Close up photo of a brown hollow-body guitar.

Not Enough Neck Relief

Neck relief is the amount of bow the neck has. On a typical set up, the neck has a slight dip around the eighth fret. When the neck is bowed too far up, your action will be unplayably high. If the neck is bowed back and has little relief, the strings will be too close to the frets and cause buzz.

A plus is that adjusting your neck relief is easy, assuming your guitar has a truss rod (many older guitars and newer classical guitars do not have truss rods, which makes relief adjustments much more complicated). Simply adjust your truss rod to counter the back bow, and the buzz should go away. However, that is easier said than done. 

Making truss rod adjustments can seem scary if you’ve never done them before, and getting the relief just exactly right can take some time. Like always, we recommend that you take your guitar to a professional if you aren’t comfortable making truss rod adjustments on your own. 

It’s also important to mention that adjusting your truss is often a continuous thing. Your guitar’s relief will likely change over time. Factors like humidity, temperature, tuning, string size, and even elevation can change the relief of your guitar, requiring adjustments. It’s important to be conscious of your guitar’s relief and make adjustments as they are needed.
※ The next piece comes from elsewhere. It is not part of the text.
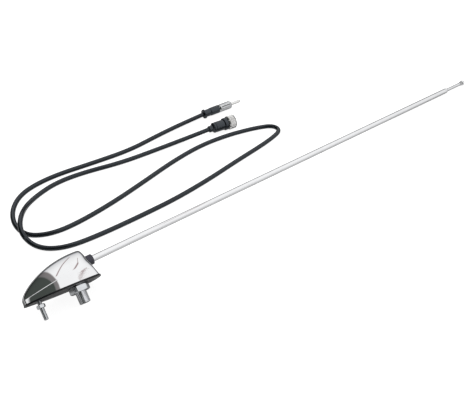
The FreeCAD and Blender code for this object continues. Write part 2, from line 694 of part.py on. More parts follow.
def coupling_pin():
    """The centre pin of the coupling."""
    r = COUPLING_PIN_DIAMETER / 2
    end = nut_start() + COUPLING_NUT_LENGTH - 1.0
    start = BARREL_SEAT + PIN_RECESS
    return lathe([(start, 0), (start, r), (end - 1, r), (end, r - 0.6), (end, 0)])


def plug_boot():
    """The boot of the radio plug: a collar at the cable, a waist and a fuller front half."""
    collar = PLUG_COLLAR_DIAMETER / 2
    rear = PLUG_BOOT_REAR_DIAMETER / 2
    front = PLUG_BOOT_DIAMETER / 2
    bore = PLUG_BARREL_DIAMETER / 2 - PLUG_BARREL_WALL
    half = PLUG_BOOT_LENGTH * 0.45
    return lathe([(0, 0), (0, collar - 0.6), (0.6, collar), (PLUG_COLLAR_LENGTH, collar),
                  (PLUG_COLLAR_LENGTH, rear), (half, rear + 0.3), (half + 0.8, front),
                  (PLUG_BOOT_LENGTH, front), (PLUG_BOOT_LENGTH, bore), (PLUG_SEAT, bore), (PLUG_SEAT, 0)])


def plug_barrel():
    """The sprung barrel of the radio plug: a tube with lengthwise slots and a domed end."""
    r = PLUG_BARREL_DIAMETER / 2
    end = PLUG_BOOT_LENGTH + PLUG_BARREL_LENGTH
    front = PLUG_BOOT_LENGTH
    wall = PLUG_BARREL_WALL
    mouth = PLUG_PIN_DIAMETER / 2 + 1.1
    barrel = lathe([(PLUG_SEAT, r - 2 * wall), (PLUG_SEAT, r - wall), (front, r - wall), (front, r),
                    (end - 2.0, r), (end - 0.7, r - 0.7), (end, mouth + 0.4), (end, mouth),
                    (end - wall, mouth), (end - 2.2, r - wall), (front + 1, r - wall),
                    (front + 1, r - 2 * wall)])
    slot = Part.makeBox(PLUG_SLOT_LENGTH, PLUG_SLOT_WIDTH, 2 * wall + 1,
                        V(front + 3.5, -PLUG_SLOT_WIDTH / 2, r - 2 * wall))
    for i in range(PLUG_SLOT_COUNT):
        turned = slot.copy()
        turned.rotate(V(0, 0, 0), V(1, 0, 0), 360 / PLUG_SLOT_COUNT * (i + 0.5))
        barrel = barrel.cut(turned)
    return barrel


def plug_insulator():
    """The plastic core that holds the plug's pin inside the barrel."""
    r = PLUG_BARREL_DIAMETER / 2 - 2 * PLUG_BARREL_WALL
    pin = PLUG_PIN_WAIST / 2
    end = PLUG_BOOT_LENGTH + PLUG_BARREL_LENGTH
    start = PLUG_SEAT + PIN_RECESS
    return lathe([(start, pin), (start, r), (PLUG_BOOT_LENGTH + 1, r), (PLUG_BOOT_LENGTH + 1, r - 1.0),
                  (end - PLUG_BARREL_WALL, r - 1.0), (end - PLUG_BARREL_WALL, pin)])


def plug_pin():
    """The centre pin of the radio plug, with a waist inside and a rounded tip."""
    waist = PLUG_PIN_WAIST / 2
    r = PLUG_PIN_DIAMETER / 2
    face = PLUG_BOOT_LENGTH + PLUG_BARREL_LENGTH - PLUG_BARREL_WALL
    end = face + PLUG_PIN_LENGTH
    return lathe([(PLUG_SEAT, 0), (PLUG_SEAT, waist), (face, waist), (face, r), (end - 1.4, r),
                  (end - 0.5, r * 0.75), (end, r * 0.3), (end, 0)])


def cord_tube(route, boots):
    """A round cable along straight runs joined by tangent arcs, cut to meet its boots."""
    points = [V(*p) for p in route]
    heading = (points[1] - points[0]).normalize()
    points[0] -= heading * CORD_SEAT
    points[-1] += (points[-1] - points[-2]).normalize() * CORD_SEAT
    edges = []
    radii = []
    last = points[0]
    for before, corner, after in zip(points, points[1:], points[2:]):
        into = (corner - before).normalize()
        away = (after - corner).normalize()
        half_turn = acos(max(-1, min(1, into.dot(away)))) / 2
        reach = 0.45 * min((corner - before).Length, (after - corner).Length)
        radii.append(reach / tan(half_turn))
        start = corner - into * reach
        end = corner + away * reach
        inward = (away - into).normalize()
        depth = radii[-1] * (1 / cos(half_turn) - 1)
        edges.append(Part.LineSegment(last, start).toShape())
        edges.append(Part.Arc(start, corner + inward * depth, end).toShape())
        last = end
    edges.append(Part.LineSegment(last, points[-1]).toShape())
    path = Part.Wire(edges)
    ring = Part.Wire([Part.makeCircle(CORD_DIAMETER / 2, points[0], heading)])
    tube = path.makePipeShell([ring], True, False)
    ideal = pi * CORD_DIAMETER ** 2 / 4 * path.Length
    print("cord radii", [round(r, 1) for r in radii])
    print("cord length", round(path.Length, 1), "volume share", round(tube.Volume / ideal, 4))
    for boot in boots:
        tube = tube.cut(boot)
    return tube


ANTENNA = {
    "base_housing": base_housing,
    "gasket": gasket,
    "mounting_stub": mounting_stub,
    "stub_insulator": stub_insulator,
    "stub_contact": stub_contact,
    "stub_nut": stub_nut,
    "front_stud": front_stud,
    "front_nut": front_nut,
    "mast_collar": mast_collar,
    "mast_foot": mast_foot,
    "feed_strip": feed_strip,
    "mast_outer_tube": mast_outer_tube,
    "mast_middle_tube": mast_middle_tube,
    "middle_foot": middle_foot,
    "mast_tip_rod": mast_tip_rod,
    "tip_foot": tip_foot,
    "mast_tip_ball": mast_tip_ball,
}

COUPLING = {
    "coupling_boot": coupling_boot,
    "coupling_body": coupling_body,
    "coupling_nut": coupling_nut,
    "coupling_insulator": coupling_insulator,
    "coupling_pin": coupling_pin,
}

PLUG = {
    "plug_boot": plug_boot,
    "plug_barrel": plug_barrel,
    "plug_insulator": plug_insulator,
    "plug_pin": plug_pin,
}


def build():
    """All pieces by node name, laid on the floor with the origin under the antenna's middle."""
    rest = lay_down()
    antenna = {name: laid(make(), rest) for name, make in ANTENNA.items()}
    boxes = [shape.optimalBoundingBox(True, False) for shape in antenna.values()]
    low_x = min(box.XMin for box in boxes)
    high_x = max(box.XMax for box in boxes)
    low_y = min(box.YMin for box in boxes)
    high_y = max(box.YMax for box in boxes)
    centre = FreeCAD.Placement(V(-(low_x + high_x) / 2, -(low_y + high_y) / 2, 0), FreeCAD.Rotation())
    print("antenna", round(high_x - low_x, 2), "long", round(high_y - low_y, 2), "wide", centre.Base)
    pieces = {name: laid(shape, centre) for name, shape in antenna.items()}
    for name, make in COUPLING.items():
        pieces[name] = along_x(make(), CORD_ROUTE[0], COUPLING_AZIMUTH)
    for name, make in PLUG.items():
        pieces[name] = along_x(make(), CORD_ROUTE[-1], PLUG_AZIMUTH)
    pieces["lead_cable"] = cord_tube(CORD_ROUTE, [pieces["coupling_boot"], pieces["plug_boot"]])
    return {name: single(shape) for name, shape in pieces.items()}


def laid(shape, placement):
    """A copy of a shape moved by a placement."""
    placed = shape.copy()
    placed.Placement = placement.multiply(placed.Placement)
    return placed


def single(shape):
    """The one solid that a boolean result holds."""
    return shape.Solids[0] if len(shape.Solids) == 1 else shape


def main():
    os.makedirs("parts", exist_ok=True)
    for name, shape in build().items():
        shape.exportStep("parts/" + name + ".step")


main()
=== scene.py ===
import json
from math import atan2, cos, pi, radians, sin, tan

import bmesh
import bpy
import numpy as np
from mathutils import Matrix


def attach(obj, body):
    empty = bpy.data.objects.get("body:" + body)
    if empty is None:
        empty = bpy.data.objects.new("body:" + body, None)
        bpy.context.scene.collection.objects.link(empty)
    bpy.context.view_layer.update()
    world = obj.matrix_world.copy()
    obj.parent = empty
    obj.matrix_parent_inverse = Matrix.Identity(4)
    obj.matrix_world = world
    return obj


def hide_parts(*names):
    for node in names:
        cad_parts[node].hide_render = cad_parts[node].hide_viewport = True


# A chrome fender antenna lying on its side beside its coaxial lead, which lies in loose loops.
# Shapes are worked out in millimetres, each in its own simple frame, and are then placed
# in metres: the panel frame has the mounting stub's axis as x = y = 0 and the gasket's
# underside as z = 0; the mast frame has x along the mast; each connector's frame has x
# along the connector, from its boot's rear end.

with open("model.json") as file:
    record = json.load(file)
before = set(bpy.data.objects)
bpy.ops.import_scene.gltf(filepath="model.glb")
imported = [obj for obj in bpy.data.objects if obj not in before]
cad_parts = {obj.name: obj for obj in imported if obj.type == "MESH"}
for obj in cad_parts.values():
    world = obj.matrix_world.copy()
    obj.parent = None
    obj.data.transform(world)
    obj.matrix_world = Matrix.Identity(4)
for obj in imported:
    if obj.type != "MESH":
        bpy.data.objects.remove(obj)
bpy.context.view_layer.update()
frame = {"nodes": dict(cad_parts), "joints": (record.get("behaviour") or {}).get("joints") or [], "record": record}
RECORD = frame["record"]
MM = 0.001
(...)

Though string buzz is a common annoyance, it is often easy to fix. Many times, it is the result of improper technique like strumming too hard or not fretting hard enough. In those cases, buzz can be eliminated by fixing your technique. Other times, string buzz is caused by mechanical issues like a poorly cut nut, un-level frets, too low of action, or not enough neck relief. Usually, those issues can be solved with minor adjustments to your guitar. For those who aren’t comfortable making those adjustments on their own, a professional luthier is recommended.